• DATA EXTRACT:
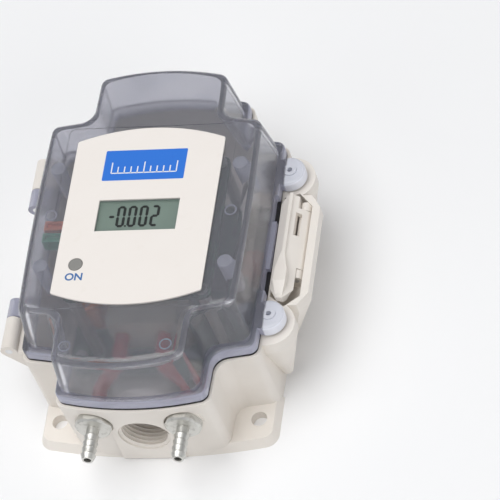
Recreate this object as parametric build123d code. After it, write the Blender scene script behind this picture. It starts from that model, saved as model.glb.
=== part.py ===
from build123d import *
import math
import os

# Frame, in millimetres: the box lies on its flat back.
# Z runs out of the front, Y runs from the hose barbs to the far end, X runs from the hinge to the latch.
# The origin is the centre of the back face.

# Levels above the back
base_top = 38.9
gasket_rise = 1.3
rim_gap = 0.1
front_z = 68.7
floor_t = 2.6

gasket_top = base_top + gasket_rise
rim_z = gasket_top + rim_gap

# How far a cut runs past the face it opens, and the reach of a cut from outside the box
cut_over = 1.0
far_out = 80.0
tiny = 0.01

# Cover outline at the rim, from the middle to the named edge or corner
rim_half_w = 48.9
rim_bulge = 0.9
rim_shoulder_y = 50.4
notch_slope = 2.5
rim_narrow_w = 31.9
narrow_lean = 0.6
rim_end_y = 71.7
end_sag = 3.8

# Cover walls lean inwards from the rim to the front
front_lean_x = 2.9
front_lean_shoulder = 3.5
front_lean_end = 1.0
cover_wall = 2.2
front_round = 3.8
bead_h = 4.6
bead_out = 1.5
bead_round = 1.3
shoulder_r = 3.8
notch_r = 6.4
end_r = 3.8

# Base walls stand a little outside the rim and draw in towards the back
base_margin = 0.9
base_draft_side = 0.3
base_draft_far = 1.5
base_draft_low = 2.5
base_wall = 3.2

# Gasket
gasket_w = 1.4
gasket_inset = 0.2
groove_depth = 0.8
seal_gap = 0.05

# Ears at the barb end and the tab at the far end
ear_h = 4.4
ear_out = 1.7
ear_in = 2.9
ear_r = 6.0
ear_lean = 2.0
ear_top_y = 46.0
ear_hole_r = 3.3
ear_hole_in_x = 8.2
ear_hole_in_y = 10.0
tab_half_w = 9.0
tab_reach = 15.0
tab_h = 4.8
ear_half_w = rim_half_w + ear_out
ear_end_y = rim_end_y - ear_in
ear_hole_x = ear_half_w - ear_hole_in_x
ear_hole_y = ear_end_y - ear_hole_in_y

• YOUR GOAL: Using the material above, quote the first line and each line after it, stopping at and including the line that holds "tiny = 0.01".

• REPLY TO THE TASK:
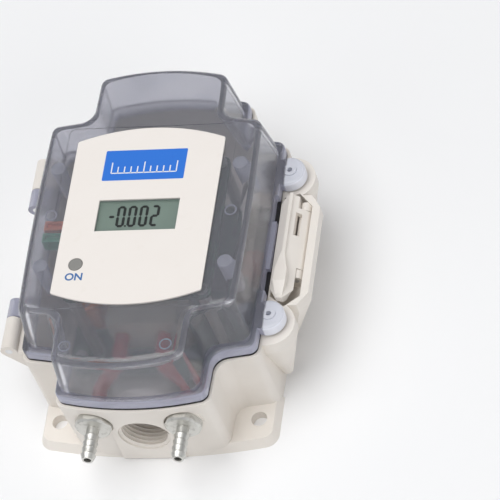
Recreate this object as parametric build123d code. After it, write the Blender scene script behind this picture. It starts from that model, saved as model.glb.
=== part.py ===
from build123d import *
import math
import os

# Frame, in millimetres: the box lies on its flat back.
# Z runs out of the front, Y runs from the hose barbs to the far end, X runs from the hinge to the latch.
# The origin is the centre of the back face.

# Levels above the back
base_top = 38.9
gasket_rise = 1.3
rim_gap = 0.1
front_z = 68.7
floor_t = 2.6

gasket_top = base_top + gasket_rise
rim_z = gasket_top + rim_gap

# How far a cut runs past the face it opens, and the reach of a cut from outside the box
cut_over = 1.0
far_out = 80.0
tiny = 0.01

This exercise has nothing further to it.